DT3:no results when searching in PDF+Text

  1. open pdf file in DT3 into preview window
  2. open search sidebar and
  3. enter search term

–> no results

Just because there is text visible in the preview doesn’t mean the file is searchable.

What type of file is reported in the Info inspector - PDF or PDF+Text?

Also, there are many variations on PDFs made over the years. A PDF is not necessarily a good or usable PDF.

I see there is a URL partially shown. Where is the file from?

I actually have one that’s the opposite - the file is “PDF” but it’s searchable. :crazy_face:

Just proves my point :stuck_out_tongue:

  1. As described in the title the file is marked as PDF + Text
  2. PDF file was opened in Firefox 70.0.1 and stored in DT3 via print function
    Here is an excerpt of the file when converting it to plain text:

7 %&58 1,9:- 2.;(9.< =->6 2?9@A.B- 12’+&%)&&56 C@B. 5D4 %&586 '.EF :–GFHH///60,9:->69?AH
!"#$ %&&&I (< , J.K(<-.J.> -J,>.A,JL ?M -:. !,-(?B,N ",J(B. #N.9-J?B(9< $<<?9(,-(?B6 O.,P,NL !+ (< , J.K(<-.J.> -J,>.A,JL ?M 3,0A,J(B. QR =(A(-.>6 +,JA(BI (< , J.K(<-.J.> -J,>.A,JL ?M +,JA(B =->6

3$.4’.4#
SB-J?>@9-(?B
‘,JJ,B-0 ,B> P.9:B(9,N O@GG?J-
!" #$%&’() +,(-.(/)-%0
SS6 SB<-,NN,-(?B ?M 2.;(9. ,B> V?BB.9-(?B -? !"#$ %&&& !.-/?JL
SSS6 '()
( O.–(BK<
!1" 2%0.3’$/)-%0 %4 5++6-(/)-%0 #$%)%(%67
X6 !“#$ &5YZ ,B> !”#$ %&&& ".<<,K. *(N-.J<
X

  1. to check the original file I downloaded it and opened it with Adobe Acrobat:
    file was created with Acrobat 5.x, PDF-version 1.5, all fonts included
  2. file is searchable in my Acrobat X (version 10.1.16)
  3. imported this PDF then into DT3 → searchable too
  4. it seems that on the way “show content of pdf” in Firefox + “save PDF to Devinthink 3” something goes wrong
  5. tested same procedure with Safari 13.0.1 and PDF file is searchable too
  6. problems also exist when loading PDF from the local disk in Firefox.

It’s obviously a problem between the Firefox version and the DT3 add-on.
That the file is marked as “PDF + Text” is faulty.

By the way: if you want to store the file from Safari to DT3, you can not assign or change a file name (field is missing)

And the URL of the file?

PDF file was opened in Firefox 70.0.1 and stored in DT3 via print function

Why did you print the PDF to DEVONthink?
This is not 1:1 with downloading the PDF.

how to download a PDF file in Firefox if you browse it actually ?

With the DT Add-on only the url is saved not the file itself.
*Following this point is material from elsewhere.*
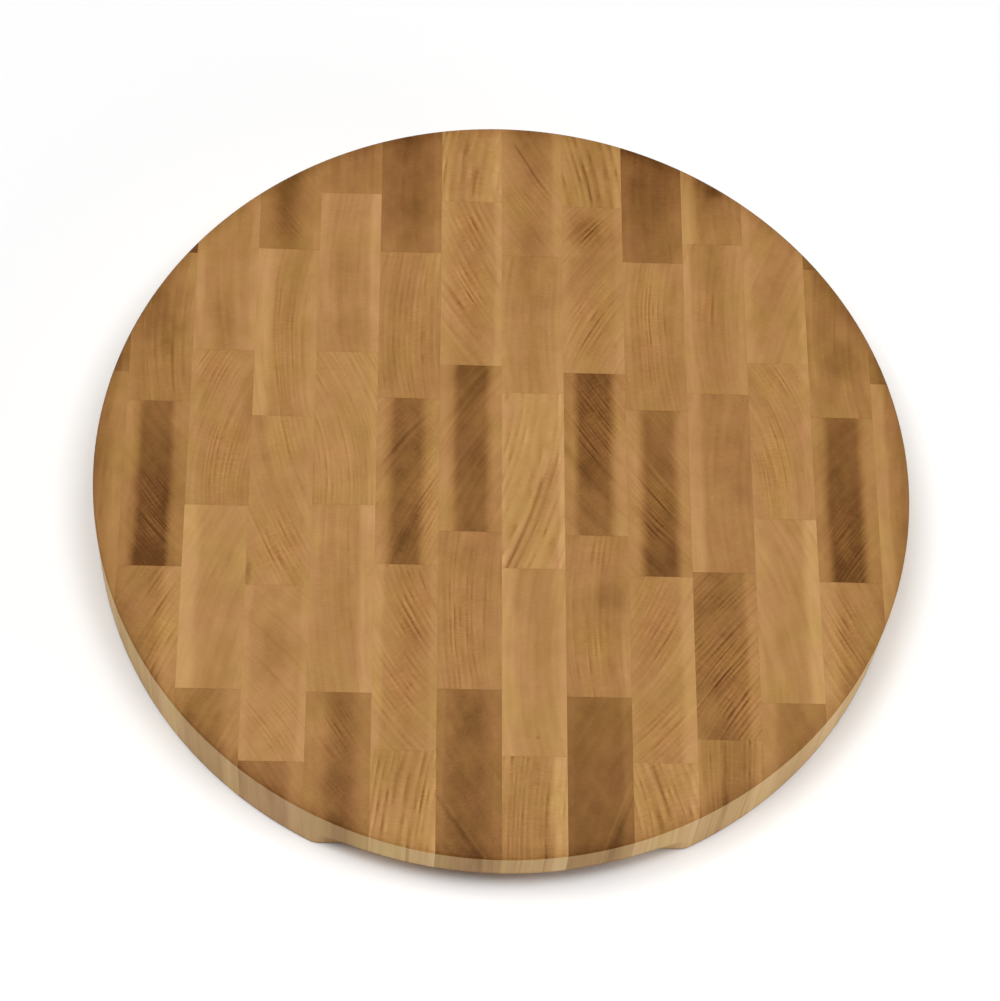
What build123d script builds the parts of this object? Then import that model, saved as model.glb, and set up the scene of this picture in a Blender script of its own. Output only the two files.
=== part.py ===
from build123d import *
import os
from itertools import pairwise

# A round end-grain chopping block. Upright blocks of wood, end grain up, are glued side by side in strips
# that run from the front to the back, and the butt joints of each strip are staggered against those of its
# neighbours. The slab is cut round, a finger recess with a coved top is cut under its front edge and another
# under its back edge, and its edges are chamfered. +X is to the right, +Y to the back and +Z up, and the
# origin is in the middle of the underside.

# The round slab
board_diameter = 400.0
board_thickness = 40.0
top_chamfer = 1.0
underside_chamfer = 1.5

# The finger recesses: how far each reaches in from the rim, its height and the round of the cutter
recess_reach = 20.5
recess_height = 19.0
recess_cove = 12.5

# The lay-up: how many strips wide the round is, and how far to the side of the middle its innermost seam lies
strips_across = 13
middle_seam_x = -0.9

# How far a cut or a blank runs past the finished surface
overrun = 10.0

# Where the butt joints of each strip lie, from the back to the front, as shares of the slab's radius. The
# strips are listed from the middle seam outwards, and the last of each side is the trimmed one at the rim.
left_joint_shares = [
    [0.773, 0.295, -0.164, -0.578],
    [0.618, 0.198, -0.256, -0.736],
    [0.789, 0.325, -0.099, -0.592],
    [0.618, 0.140, -0.318, -0.769],
    [0.322, -0.108, -0.589],
    [0.600, 0.174, -0.274],
    [0.255],
]
right_joint_shares = [
    [0.615, 0.220, -0.260, -0.745],
    [0.766, 0.280, -0.168, -0.592],
    [0.605, 0.180, -0.274, -0.755],
    [0.664, 0.230, -0.260, -0.694],
    [0.321, -0.113, -0.598],
    [0.598, 0.171, -0.279],
    [0.270],
]

# Worked out from the sizes above
board_radius = board_diameter / 2
strip_width = board_diameter / strips_across
past_rim = board_radius + overrun

# The round slab in one piece, from which every block takes its shape
with BuildPart() as slab:
    with BuildSketch():
        Circle(board_radius)
    extrude(amount=board_thickness)

    # The recesses are straight cuts across the strips, which run out at the rim at both ends
    with BuildSketch(Plane.YZ) as recesses:
        with Locations((-past_rim, -overrun)):
            Rectangle(recess_reach + overrun, recess_height + overrun, align=Align.MIN)
        inner_corner = recesses.vertices().group_by(Axis.Y)[-1].sort_by(Axis.X)[-1]
        fillet(inner_corner, recess_cove)
        mirror(about=Plane.YZ)
    extrude(amount=past_rim, both=True, mode=Mode.SUBTRACT)

    # Every edge of the rim and of the underside is chamfered, but not the line where the rim's surface closes
    rim = slab.faces().filter_by(GeomType.CYLINDER).sort_by(SortBy.AREA)[-1]
    top_edge = rim.edges().sort_by(Axis.Z)[-1:]
    closing_line = rim.edges().filter_by(Axis.Z).sort_by(SortBy.LENGTH)[-1:]
    underside = slab.faces().sort_by(Axis.Z)[0]
    lower_edges = {*(rim.edges() - top_edge - closing_line), *underside.edges()}
    chamfer(lower_edges, underside_chamfer)
    chamfer(slab.faces().sort_by(Axis.Z)[-1].edges(), top_chamfer)

os.makedirs("parts", exist_ok=True)

for side, side_name, side_joint_shares in ((-1, "left", left_joint_shares), (1, "right", right_joint_shares)):
    for strip, joint_shares in enumerate(side_joint_shares, start=1):
        inner = middle_seam_x + side * (strip - 1) * strip_width
        outer = inner + side * strip_width
        # The outermost strip is sawn from a stave that runs past the rim
        if strip == len(side_joint_shares):
            outer = side * past_rim
        ends = [past_rim, *(share * board_radius for share in joint_shares), -past_rim]

        for number, (back, front) in enumerate(pairwise(ends), start=1):
            with BuildPart() as block:
                with BuildSketch(Plane(origin=((inner + outer) / 2, (back + front) / 2, 0))):
                    Rectangle(abs(outer - inner), back - front)
                extrude(amount=board_thickness)
                add(slab.part, mode=Mode.INTERSECT)
            block_name = f"{side_name}_{strip}_block_{number}"
            block.part.label = block_name
            export_step(block.part, f"parts/{block_name}.step")
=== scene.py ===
import math
from dataclasses import dataclass

import bpy
from mathutils import Matrix, Vector


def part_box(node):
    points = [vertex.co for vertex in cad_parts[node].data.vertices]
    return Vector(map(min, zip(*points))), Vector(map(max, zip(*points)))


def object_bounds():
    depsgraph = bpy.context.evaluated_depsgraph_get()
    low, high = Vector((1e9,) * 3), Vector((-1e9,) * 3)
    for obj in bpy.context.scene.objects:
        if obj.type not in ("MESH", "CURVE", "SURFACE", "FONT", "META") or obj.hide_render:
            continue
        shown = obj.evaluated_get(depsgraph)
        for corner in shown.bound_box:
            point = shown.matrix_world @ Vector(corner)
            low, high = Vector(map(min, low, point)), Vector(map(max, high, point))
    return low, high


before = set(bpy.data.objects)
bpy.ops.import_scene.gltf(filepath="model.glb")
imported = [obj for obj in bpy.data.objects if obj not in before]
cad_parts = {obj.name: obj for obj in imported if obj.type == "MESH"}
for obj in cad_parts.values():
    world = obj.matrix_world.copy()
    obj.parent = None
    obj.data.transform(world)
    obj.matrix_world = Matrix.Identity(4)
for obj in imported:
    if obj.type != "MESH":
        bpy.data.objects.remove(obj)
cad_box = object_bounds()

# The round end-grain chopping block. Its shape is the sixty glued blocks of the frame, so this file is
# about wood: every block is a piece of its own, with its own rings, heart, sapwood and stains. Lengths are
# in millimetres, apart from those of the floor and the lights, which are in metres. Depth is how deep the
# wood's colour is, from 0, the palest sapwood, to 1, the darkest heart.
METRE = 1000.0
BOARD_RADIUS = cad_box[1].x * METRE

# The colours for each depth, in linear light: of end grain, which drinks oil, and of the paler side grain
END_GRAIN_TONES = (
    (0.00, (0.558, 0.318, 0.120)),
    (0.25, (0.458, 0.246, 0.083)),
    (0.50, (0.353, 0.173, 0.049)),
    (0.75, (0.236, 0.102, 0.024)),
    (1.00, (0.106, 0.036, 0.003)),
)
SIDE_GRAIN_TONES = (
    (0.00, (0.740, 0.530, 0.255)),
    (0.40, (0.655, 0.420, 0.172)),
    (0.75, (0.470, 0.270, 0.094)),
    (1.00, (0.290, 0.145, 0.045)),
)
OLIVE_TINT = (0.98, 1.02, 0.90)
ROSY_TINT = (1.02, 0.98, 1.10)
ORANGE_TINT = (1.06, 0.97, 0.84)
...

If this is later deleted, you hove no access anymore.

With the DT Add-on only the url is saved not the file itself

That would only be true if you’re capturing it as a Bookmark.

Also note we can’t control if a browser will allow clipping or not. This clipped in Safari as PDF (Paginated), though the site is noted as Not Secure.
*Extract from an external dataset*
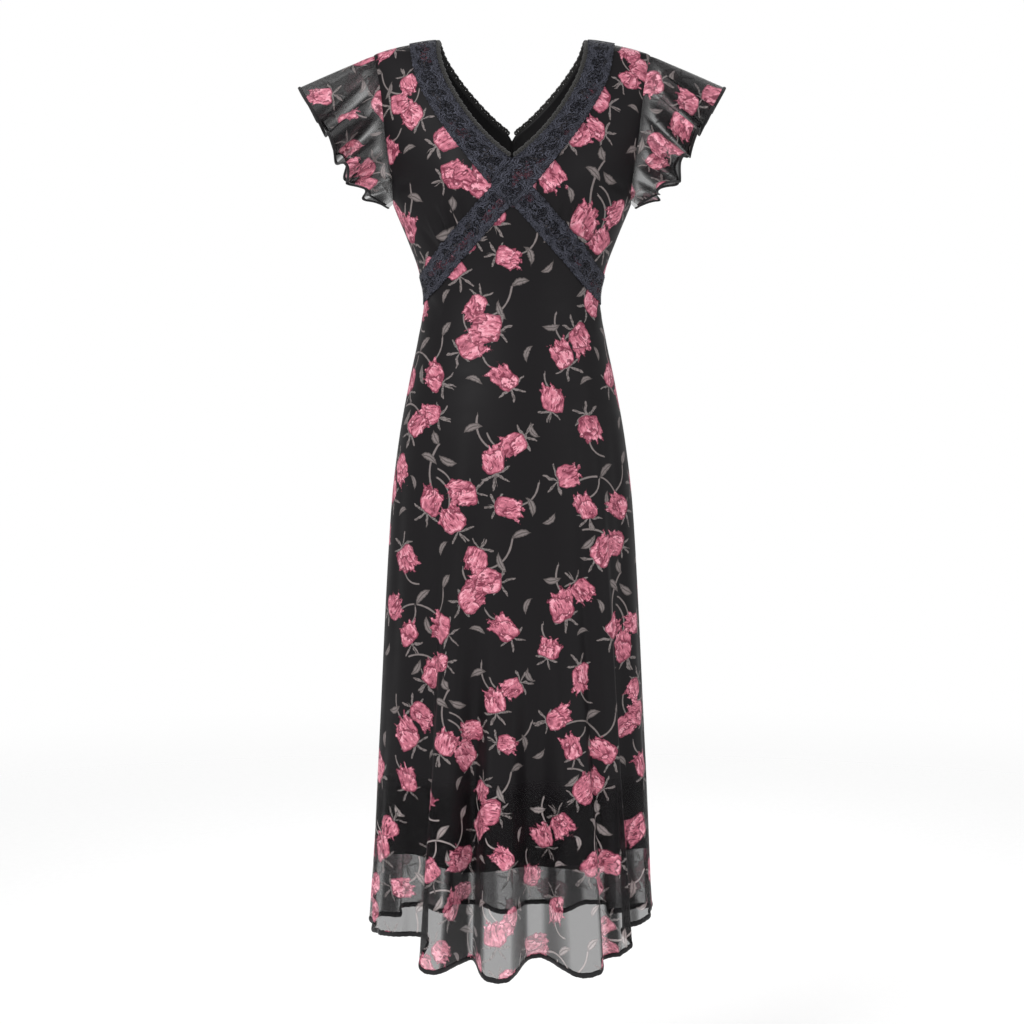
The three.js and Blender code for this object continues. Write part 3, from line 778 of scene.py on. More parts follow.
def makeBudGroup():
    # One rosebud, pointing up y, about 1 across each way. z is a seed.
    tree, n, given, out = newGroup("rosebud", "Place", {}, "Petal Line Tone Calyx Vein")
    x, y, seed = n.parts(given["Place"])

    def vary(speed, middle, reach):  # a number that differs from bud to bud
        return n.fit(n.sine(n.times(seed, speed)), reach, middle)

    lift = n.scaled(n.joined(31.0, 17.0, 7.0), seed)
    spot = n.vector("ADD", n.joined(x, y), lift)
    wx, wy, _ = n.parts(n.shaken(n.joined(x, y), spot, 1.3, 0.45))
    # buds differ in build: narrow or wide, short or tall, upright or leaning
    qx = n.fit(wy, vary(71.0, 0.0, 0.28), n.times(wx, vary(53.0, 1.12, 0.17)))
    qy = n.times(n.minus(wy, 0.08), vary(29.0, 0.98, 0.13))
    squareness = 3.1  # 2 would be an oval
    radius = n.plus(n.power(n.size(qx), squareness), n.power(n.size(qy), squareness))
    radius = n.power(radius, 1 / squareness)
    angle = n.bearing(qx, qy)
    upness = n.cosine(angle)
    tip = n.step(upness, 0.05, 0.8)
    # flames at the tip, and a nibbled edge elsewhere
    rough = n.noise(spot, 2.3, detail=3.0, roughness=0.6)
    flame = n.fraction(n.fit(angle, 1.75, n.fit(rough, 1.6, seed)))
    flame = n.minus(1.0, n.size(n.fit(flame, 2.0, -1.0)))
    flame = n.times(n.times(n.power(flame, 1.7), n.fit(rough, 0.75, -0.08)), tip)
    torn = n.minus(n.noise(spot, 6.0, detail=4.0, roughness=0.7), 0.5)
    torn = n.times(torn, n.fit(tip, 0.46, 0.15))
    foot = n.times(n.step(upness, -0.45, -1.0), -0.09)
    inside = n.minus(n.plus(n.plus(flame, torn), n.plus(foot, 0.8)), radius)
    n.feed(out["Petal"], n.step(inside, 0.0, 0.02))
    rim = n.step(inside, 0.12, 0.055)
    # the edges of two or three wide petals, each light on one side and dark on the other
    sweep = n.fit(wx, vary(37.0, 0.35, 0.6), n.times(wy, vary(43.0, 0.55, 0.35)))
    sweep = n.fit(n.times(radius, radius), 0.75, sweep)
    sweep = n.plus(n.fit(n.noise(spot, 1.7, detail=4.0), 1.7, sweep), seed)
    turned = n.fraction(sweep)
    fold = n.least(turned, n.minus(1.0, turned))
    width = n.fit(n.noise(spot, 3.4), 0.3, -0.085)
    foldLine = n.step(n.minus(fold, width), 0.03, -0.005)
    # short broken strokes, mostly near the ragged tip
    leaned = n.fit(wy, 2.6, n.times(wx, 2.0))
    leaned = n.vector("ADD", n.joined(n.times(wx, 9.0), leaned, seed), lift)
    dash = n.step(n.minus(n.noise(leaned, 1.0, detail=1.0), n.fit(tip, -0.06, 0.62)), 0.0, 0.03)
    line = n.most(n.times(rim, 0.85), n.times(foldLine, 0.9))
    n.feed(out["Line"], n.most(line, n.times(dash, 0.9)))
    cloud = n.noise(n.vector("MULTIPLY", spot, (1.6, 0.8, 1.0)), 3.0, detail=5.0, roughness=0.7)
    n.feed(out["Tone"], n.fit(turned, 0.6, n.fit(cloud, 2.6, -1.1), clamp=True))
    # sepals that spread from the foot
    footY = n.plus(wy, 0.6)
    spread = n.fit(n.bearing(wx, footY), 3.1, n.times(seed, 5.0))
    length = n.fit(n.power(n.size(n.cosine(spread)), 7.0), 0.78, 0.14)
    length = n.fit(n.minus(n.noise(spot, 2.7), 0.5), 0.5, length)
    n.feed(out["Calyx"], n.step(n.minus(length, n.reach(wx, footY)), 0.0, 0.025))
    hatch = n.noise(n.vector("MULTIPLY", spot, (2.2, 0.9, 1.0)), 6.5, detail=1.0)
    n.feed(out["Vein"], n.step(hatch, 0.5, 0.56))
    return tree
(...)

the DT Add-ons for Firefox and Safari actually not save a browsed PDF file to DT3

In Firefox, no dialog is displayed, or even just a reaction when you click on the add-on.
In Safari no option to save a pdf file in DT3.

So I dont´t understand your question " Why did you print the PDF to DEVONthink?"

The text layer of the document is either broken and/or not compatible to macOS’ PDFkit framework.

In Safari no option to save a pdf file in DT3.

Indeed there is when you’re using the Safari browser extension…

nice … but what should I do with “one” page PDF ?
May be the translation was not so perfect. So I didn´t use this option (but it actually works).

But I do not want to use Safari either.
Therefore, the question arises for me why the add-on does not work properly in Firefox.

That’s showing the option in the dropdown. It’s not the only option, as is easily shown.

Therefore, the question arises for me why the add-on does not work properly in Firefox.

That would be a question for the Firefox people.

Did you try re-OCRing the PDF? I have encountered several cases of PDFs that were marked “PDF + Text” but turned out not to be searchable. In earlier times, DT did not permit re-OCR as far as I remember, but for the last year or two I did it from time to time and it worked.

(@Knappe , I didn’t assign correctly before)